4. Token Expiration & Rotation

Vulnerability: Long-lived tokens = longer attack window

Prevention:

• ✅ Short-lived access tokens (5-15 min)
• ✅ Refresh tokens for getting new access tokens
• ✅ Automatic refresh before expiry

Implementation:

// Configure token lifetime
// In Auth0 Dashboard → Applications → Settings:
// Token Expiration: 600 (10 minutes)
// Refresh Token Rotation: Enabled
// Refresh Token Expiration Absolute: 2592000 (30 days)

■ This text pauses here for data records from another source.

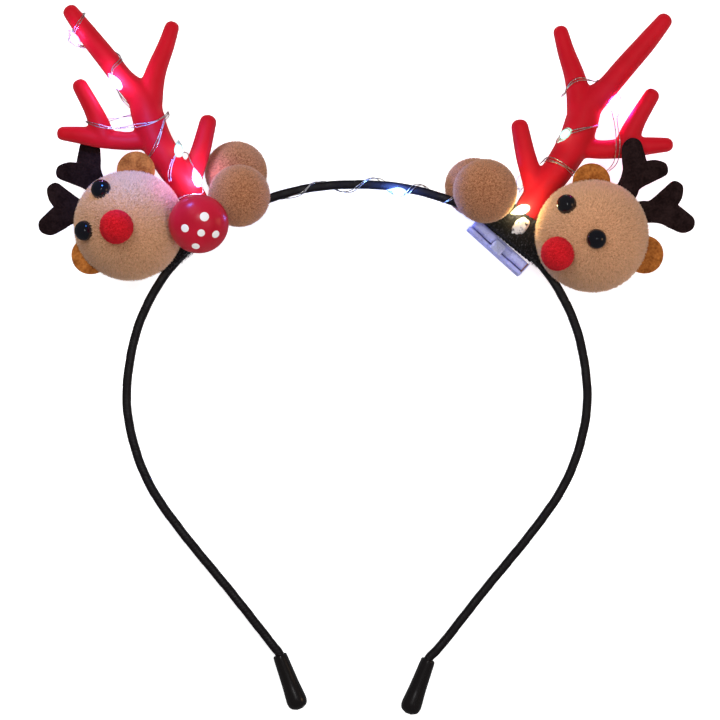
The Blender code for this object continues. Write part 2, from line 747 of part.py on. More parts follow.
def build_headband():
    """Every piece, each clear of its neighbours."""
    _, band_clear = build_band()
    stem_clear = build_toadstool()
    pompom_clear = {name: build_pompom(name) for name in POMPOMS}
    for side in ("left", "right"):
        build_cap(side)
        _, foot_clear = build_antler(side)
        _, head_clear = build_head(side)
        around = [band_clear, foot_clear, head_clear]
        around += [pompom_clear["pompom_{}_{}".format(side, end)] for end in ("front", "back")]
        if side == "left":
            around.append(stem_clear)
        build_pad(side, around)
    glue = ball("glue_blob", GLUE_MIDDLE, GLUE_HALF, GLUE, 12, 8)
    cut(glue, pad_ball("pad_clearance", "right", GAP))
    build_battery_box()
    for row in LIGHTS:
        build_light(*row)


build_headband()
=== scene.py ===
import math

import bmesh
import bpy
import numpy as np
from mathutils import Matrix, Vector


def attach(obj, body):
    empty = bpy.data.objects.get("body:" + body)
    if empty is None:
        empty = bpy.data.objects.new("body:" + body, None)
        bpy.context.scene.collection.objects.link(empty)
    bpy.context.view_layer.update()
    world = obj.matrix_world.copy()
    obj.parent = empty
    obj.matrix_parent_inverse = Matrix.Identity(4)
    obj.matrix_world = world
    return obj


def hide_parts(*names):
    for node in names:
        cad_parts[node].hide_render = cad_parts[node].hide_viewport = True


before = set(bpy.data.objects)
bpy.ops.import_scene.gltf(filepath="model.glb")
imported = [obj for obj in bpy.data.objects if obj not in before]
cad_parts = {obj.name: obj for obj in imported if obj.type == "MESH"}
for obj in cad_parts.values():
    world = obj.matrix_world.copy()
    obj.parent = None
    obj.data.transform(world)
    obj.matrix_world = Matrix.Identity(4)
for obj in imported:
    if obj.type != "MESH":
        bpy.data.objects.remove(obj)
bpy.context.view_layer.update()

MM = 0.001

# The hoop frame, in millimetres: X to the viewer's right, Y to the crown, Z to the viewer
REST = Matrix.Translation((-0.003, -0.010, 0.0121)) @ Matrix.Rotation(math.radians(5.26), 4, "X")
REST_GRID = np.array(REST)

# The picture is square, and its middle looks at this point of the hoop frame
PICTURE_MIDDLE = (1.2, 10.2)
PICTURE_HALF = 360.0
MM_TO_A_PIXEL = 0.3
CAMERA_HIGH = 1150.0
SENSOR = 36.0


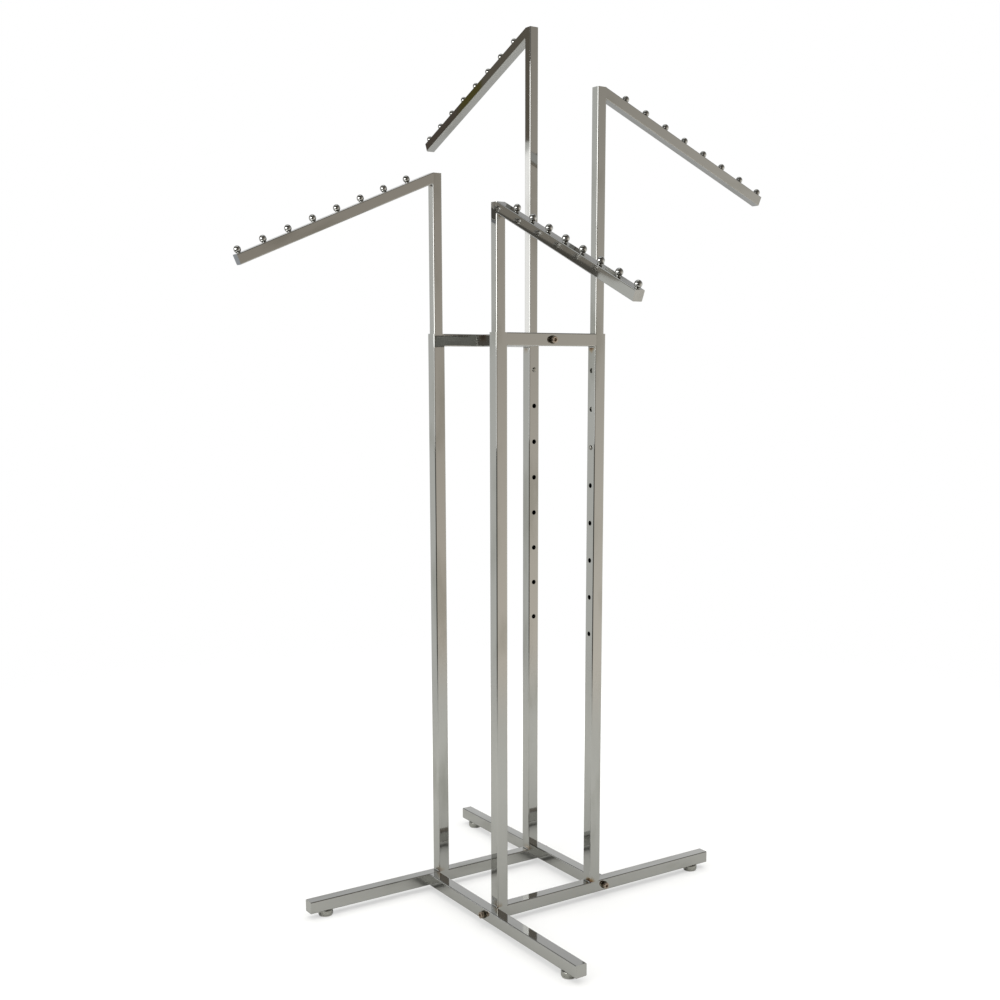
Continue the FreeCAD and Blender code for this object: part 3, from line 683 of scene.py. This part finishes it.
class RACK_OT_stage(bpy.types.Operator):
    """Set up the pale floor, the soft lights, the cards and the camera"""

    bl_idname = "rack.stage"
    bl_label = "Studio"

    def execute(self, context):
        studio = context.scene.rack_studio
        self.make_floor(studio)
        self.make_world(context.scene)
        top = make_light("top_light", (0.45, 0.3, 3.4), (0.2, 0.1, 0), 6.5, 6.5, studio.top_power)
        top.visible_glossy = False
        make_light("softbox", (0.25, -2.6, 1.74), (0, 0, 1.74), 2.4, 1.13, studio.softbox_power)
        make_light("softbox_skirt", (0.25, -2.6, 0.98), (0, 0, 0.98), 2.4, 0.38, studio.skirt_power)
        self.make_cards()
        self.make_camera(context.scene, studio)
        context.scene.view_settings.view_transform = "Standard"
        return {"FINISHED"}

    def make_floor(self, studio):
        """A pale disc that fades out before its edge."""
        radius, fade_from, fade_to = 4.0, 1.1, 2.6
        mesh = bmesh.new()
        bmesh.ops.create_circle(mesh, cap_ends=True, segments=96, radius=radius)
        data = bpy.data.meshes.new("floor")
        mesh.to_mesh(data)
        mesh.free()
        floor = bpy.data.objects.new("floor", data)
        bpy.context.scene.collection.objects.link(floor)
        material, tree = new_material("painted_floor")
        place = add(tree, "ShaderNodeTexCoord", out="Object")
        seen = add(tree, "ShaderNodeLightPath", out="Is Camera Ray")
        colour = add(tree, "ShaderNodeMix", {
            0: seen, 6: linear(studio.floor_reflected_hex), 7: linear(studio.floor_hex),
        }, out=2, data_type="RGBA")
        reach = add(tree, "ShaderNodeVectorMath", {0: place}, out="Value", operation="LENGTH")
        # the floor glows a little more away from the rack, where less light falls on it
        lift = add(tree, "ShaderNodeMapRange", {
            "Value": reach, "From Min": 0.4, "From Max": 1.2, "To Min": studio.floor_lift,
            "To Max": studio.floor_lift + 0.25,
        })
        lift = add(tree, "ShaderNodeMath", {0: seen, 1: lift}, operation="MULTIPLY")
        alpha = add(tree, "ShaderNodeMapRange", {
            "Value": reach, "From Min": fade_from, "From Max": fade_to, "To Min": 1.0, "To Max": 0.0,
        }, interpolation_type="SMOOTHSTEP")
        # the rack shades the floor between and beside its bars
        shade = add(tree, "ShaderNodeMapRange", {
            "Value": reach, "From Min": 0.15, "From Max": 0.9, "To Min": studio.floor_shade, "To Max": 1.0,
        })
        shade = add(tree, "ShaderNodeMath", {0: shade, 1: seen}, operation="MAXIMUM")
        colour = add(tree, "ShaderNodeMix", {
            0: 1.0, 6: colour, 7: shade,
        }, out=2, data_type="RGBA", blend_type="MULTIPLY")
        surface(tree, {
            "Base Color": colour, "Roughness": 0.9, "Specular IOR Level": 0.1, "Alpha": alpha,
            "Emission Color": (1, 1, 1, 1), "Emission Strength": lift,
        })
        data.materials.append(material)

    def make_world(self, scene):
        """White to the camera; to everything else a room with a bright backdrop and a dim ceiling."""
        world = bpy.data.worlds.new("studio")
        scene.world = world
        world.use_nodes = True
        tree = world.node_tree
        tree.nodes.clear()
        way = add(tree, "ShaderNodeTexCoord", out="Generated")
        x = add(tree, "ShaderNodeSeparateXYZ", {"Vector": way}, out="X")
        y = add(tree, "ShaderNodeSeparateXYZ", {"Vector": way}, out="Y")
        z = add(tree, "ShaderNodeSeparateXYZ", {"Vector": way}, out="Z")
        heading = add(tree, "ShaderNodeMath", {0: y, 1: x}, operation="ARCTAN2")
        share = add(tree, "ShaderNodeMapRange", {"Value": heading, "From Min": -pi, "From Max": pi})
        walls = add(tree, "ShaderNodeValToRGB", {"Fac": share})
        ramp = walls.node.color_ramp
        headings = (
            (-180, "#D6D8D9"), (-163, "#A9AEB6"), (-153, "#DADBD8"), (-132, "#DCDDD9"), (-105, "#74746F"),
            (-55, "#82827E"),
            (-10, "#8E8880"), (22, "#BDB5AA"), (30, "#CFC7BC"), (37, "#DAD4CA"), (46, "#F4F0E8"), (90, "#F0F0ED"),
            (135, "#FFFFFF"), (180, "#D6D8D9"),
        )
        while len(ramp.elements) < len(headings):
            ramp.elements.new(0.5)
        for element, (degrees, hex_text) in zip(ramp.elements, headings):
            element.position = (degrees + 180) / 360
        for element, (degrees, hex_text) in zip(ramp.elements, headings):
            element.color = linear(hex_text)
        backdrop_dim = add(tree, "ShaderNodeMapRange", {
            "Value": z, "From Min": 0.12, "From Max": 0.75, "To Min": 1.0, "To Max": 0.24,
        }, interpolation_type="SMOOTHSTEP")
        wall_dim = add(tree, "ShaderNodeMapRange", {
            "Value": z, "From Min": -0.26, "From Max": 0.3, "To Min": 1.26, "To Max": 0.5,
        })
        ceiling_dim = add(tree, "ShaderNodeMapRange", {
            "Value": z, "From Min": 0.3, "From Max": 0.7, "To Min": 1.0, "To Max": 0.45,
        })
        wall_dim = add(tree, "ShaderNodeMath", {0: wall_dim, 1: ceiling_dim}, operation="MULTIPLY")
        side = add(tree, "ShaderNodeVectorMath", {0: way, 1: (0.82, 0.57, 0)}, out="Value", operation="DOT_PRODUCT")
        side = add(tree, "ShaderNodeMapRange", {
            "Value": side, "From Min": 0.1, "From Max": 0.5,
        }, interpolation_type="SMOOTHSTEP")
        dim = add(tree, "ShaderNodeMix", {0: side, 2: backdrop_dim, 3: wall_dim})
        under_dim = add(tree, "ShaderNodeMapRange", {
            "Value": z, "From Min": -0.6, "From Max": -0.25, "To Min": 0.6, "To Max": 1.0,
        })
        dim = add(tree, "ShaderNodeMath", {0: dim, 1: under_dim}, operation="MULTIPLY")
        # behind the camera the floor runs out into the dark
        near = add(tree, "ShaderNodeVectorMath", {0: way, 1: (0.57, -0.82, 0)}, out="Value", operation="DOT_PRODUCT")
        near = add(tree, "ShaderNodeMapRange", {
            "Value": near, "From Min": 0.4, "From Max": 0.8,
        }, interpolation_type="SMOOTHSTEP")
        low = add(tree, "ShaderNodeMapRange", {
            "Value": z, "From Min": -0.12, "From Max": 0.02, "To Min": -0.75, "To Max": 0.0,
        })
        dark = add(tree, "ShaderNodeMath", {0: near, 1: low, 2: 1.0}, operation="MULTIPLY_ADD")
        dim = add(tree, "ShaderNodeMath", {0: dim, 1: dark}, operation="MULTIPLY")
        overhead = add(tree, "ShaderNodeVectorMath", {
            0: way, 1: (-0.14, -0.19, 0.97),
        }, out="Value", operation="DOT_PRODUCT")
        overhead = add(tree, "ShaderNodeMapRange", {
            "Value": overhead, "From Min": 0.86, "From Max": 0.93, "To Max": 1.3,
        }, interpolation_type="SMOOTHSTEP")
        dim = add(tree, "ShaderNodeMath", {0: dim, 1: overhead}, operation="ADD")
        room = add(tree, "ShaderNodeBackground", {"Color": walls, "Strength": dim})
        white = add(tree, "ShaderNodeBackground", {"Color": (1, 1, 1, 1), "Strength": 1.0})
        seen = add(tree, "ShaderNodeLightPath", out="Is Camera Ray")
        both = add(tree, "ShaderNodeMixShader", {0: seen, 1: room, 2: white})
        add(tree, "ShaderNodeOutputWorld", {"Surface": both})

    def make_cards(self):
        """Black flags and a white strip, each seen by some of the tubes only."""
        away = Vector((-0.827, -0.562, 0))
        aside = Vector((0.562, -0.827, 0))

        def at(reach, lateral, height):
            return away * reach + aside * lateral + UP * height

        make_card("flag_for_front_arm", (
            at(1.5, 0.12, 1.53), at(1.5, 0.49, 1.36), at(1.5, 0.75, 1.36), at(1.5, 0.75, 2.2), at(1.5, 0.12, 2.2),
        ), "#928D84", 1.0)
        make_card("flag_for_back_stem", (
            at(1.5, -0.30, 1.765), at(1.5, -0.10, 1.81), at(1.5, -0.10, 2.6), at(1.5, -0.30, 2.6),
        ), "#6E685E", 1.0)
        make_card("olive_flag_for_back_arm", (
            at(1.5, -0.37, 1.745), at(1.5, -0.30, 1.765), at(1.5, -0.30, 2.6), at(1.5, -0.37, 2.6),
        ), "#5C5630", 1.0)
        make_card("brown_flag_for_back_arm", (
            at(1.5, -0.70, 1.66), at(1.5, -0.37, 1.745), at(1.5, -0.37, 2.6), at(1.5, -0.70, 2.6),
        ), "#5C544C", 1.0)
        make_card("strip_for_back_stem", (
            at(4.0, -0.21, 1.25), at(4.0, -0.12, 1.25), at(4.0, -0.12, 2.18), at(4.0, -0.21, 2.10),
        ), "#FFFFFF", 1.5)
        make_card("spot_for_bars", (
            at(6.0, -0.30, 2.55), at(6.0, -0.05, 2.55), at(6.0, -0.05, 3.10), at(6.0, -0.30, 3.10),
        ), "#F4F8FF", 3.2)

    def make_camera(self, scene, studio):
        data = bpy.data.cameras.new("camera")
        data.sensor_width = 36.0
        data.lens = studio.lens
        data.shift_x, data.shift_y = studio.camera_shift
        camera = bpy.data.objects.new("camera", data)
        turn = Matrix.Rotation(studio.camera_turn, 4, "Z")
        dip = Matrix.Rotation(pi / 2 - studio.camera_dip, 4, "X")
        roll = Matrix.Rotation(studio.camera_roll, 4, "Z")
        camera.matrix_world = Matrix.Translation(studio.camera_place) @ turn @ dip @ roll
        scene.collection.objects.link(camera)
        scene.camera = camera


# ---- the panel, and running it all ----

STEPS = (
    RACK_OT_finish_frame,
    RACK_OT_finish_arms,
    RACK_OT_finish_hardware,
    RACK_OT_frame_welds,
    RACK_OT_arm_welds,
    RACK_OT_cap_screws,
    RACK_OT_stage,
)


class RACK_PT_looks(bpy.types.Panel):
    """The rack's settings and the steps that make its looks"""

    bl_idname = "RACK_PT_looks"
    bl_label = "Clothing Rack"
    bl_space_type = "VIEW_3D"
    bl_region_type = "UI"
    bl_category = "Rack"

    def draw(self, context):
        for group in (context.scene.rack_finish, context.scene.rack_pieces, context.scene.rack_studio):
            box = self.layout.box()
            for name in group.bl_rna.properties.keys():
                if name not in ("rna_type", "name"):
                    box.prop(group, name)
        for step in STEPS:
            self.layout.operator(step.bl_idname)


CLASSES = (RackFinishSettings, RackPieceSettings, RackStudioSettings, *STEPS, RACK_PT_looks)


def register():
    for each in CLASSES:
        bpy.utils.register_class(each)
    bpy.types.Scene.rack_finish = bpy.props.PointerProperty(type=RackFinishSettings)
    bpy.types.Scene.rack_pieces = bpy.props.PointerProperty(type=RackPieceSettings)
    bpy.types.Scene.rack_studio = bpy.props.PointerProperty(type=RackStudioSettings)


def unregister():
    del bpy.types.Scene.rack_finish
    del bpy.types.Scene.rack_pieces
    del bpy.types.Scene.rack_studio
    for each in reversed(CLASSES):
        bpy.utils.unregister_class(each)


def main():
    register()
    for step in STEPS:
        group, name = step.bl_idname.split(".")
        getattr(getattr(bpy.ops, group), name)()


if __name__ == "__main__":
    main()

// SDK handles automatically
const { getAccessTokenSilently } = useAuth0()
const token = await getAccessTokenSilently()  // Auto-refreshes if expired

---

5. ID Token Misuse

Vulnerability: Using ID token for API authorization (wrong token type)

Why dangerous:

• ID token = proof of identity (for app)
• Access token = proof of authorization (for API)
• Using ID token as access token = wrong security model

Prevention:

• ✅ Use access_token for API calls
• ✅ Use id_token only for user info
• ✅ Validate token types

Code Example:

// WRONG
const idToken = localStorage.getItem('id_token')
fetch('https://api.myapp.com/items', {
  headers: { Authorization: `Bearer ${idToken}` }  // ❌
})

// RIGHT
const accessToken = getAccessToken()  // From Auth0
fetch('https://api.myapp.com/items', {
  headers: { Authorization: `Bearer ${accessToken}` }  // ✅
})

---

Phase 5: Generate Architecture Document

File: .claude/steering/AUTH0_ARCHITECTURE.md

Structure:

# Auth0 OAuth Architecture

## Executive Summary
- Application type(s) implemented
- OAuth flows used
- Security maturity level
- Compliance requirements

## Application Inventory

### Frontend App: My React App
- Type: Single Page Application
- Framework: React 18
- OAuth Flow: Authorization Code + PKCE
- Token Storage: In-memory
- Hosted at: https://myapp.com

### Backend: My Next.js App
- Type: Server-Side Rendering
- Framework: Next.js 14
- OAuth Flow: Authorization Code
- Token Storage: HTTP-only cookie
- Hosted at: https://app.myapp.com

## OAuth Flow Diagrams

### Flow 1: User Login (React SPA)
[Sequence diagram]
1. User clicks Login
2. Redirect to Auth0
3. User logs in
4. Callback to /callback?code=ABC
5. Exchange code for tokens
6. Store in memory
7. Redirect to dashboard

## Auth0 Tenant Configuration

### Applications
- Name: My React App
- Client ID: [...]
- Settings: [...]

### APIs
- Identifier: https://api.myapp.com
- Scopes: read:items, write:items

### Connections
- Database: Username-Password
- Google: Enabled
- GitHub: Enabled

## Security Analysis

### Vulnerabilities & Mitigations
1. Token leakage → In-memory storage
2. CSRF → State parameter + SameSite
3. Code leakage → PKCE
4. Token expiration → Auto-refresh

## Integration Points

### Frontend Integration
- Auth0 React SDK
- useAuth0() hook
- loginWithRedirect()

### Backend Integration
- Auth0 Next.js SDK
- /api/auth/login
- /api/auth/callback

## Compliance & Standards

- OpenID Connect 1.0
- OAuth 2.0 Authorization Framework
- PKCE (RFC 7636)
- Token Rotation

---

Quality Self-Check

Before finalizing:

• Application types identified (SPA, server-side, mobile, backend)
• OAuth flow selected with security rationale
• Auth0 tenant configuration documented
• All applications configured (Client ID, redirect URIs, etc.)
• APIs and scopes defined
• Rules/custom logic explained
• Roles & permissions structured
• Security vulnerabilities addressed
• Token management strategy documented
• Integration points clear

Quality Target: 9/10

• Architecture clear? ✅
• Security covered? ✅
• Configuration complete? ✅
• Flows documented? ✅

---

Remember

You are designing secure OAuth architecture, not just listing Auth0 features. Every decision should answer:

• WHY this OAuth flow?
• WHY this configuration?
• WHAT security risk does it prevent?

Bad Output: "Create an Auth0 application" Good Output: "For the React SPA, use Authorization Code + PKCE flow because it prevents authorization code interception attacks that plain Authorization Code cannot defend against. PKCE requires both the authorization code AND a cryptographic code_verifier, making a leaked code useless to attackers."

Focus on architectural decisions that prevent real security vulnerabilities.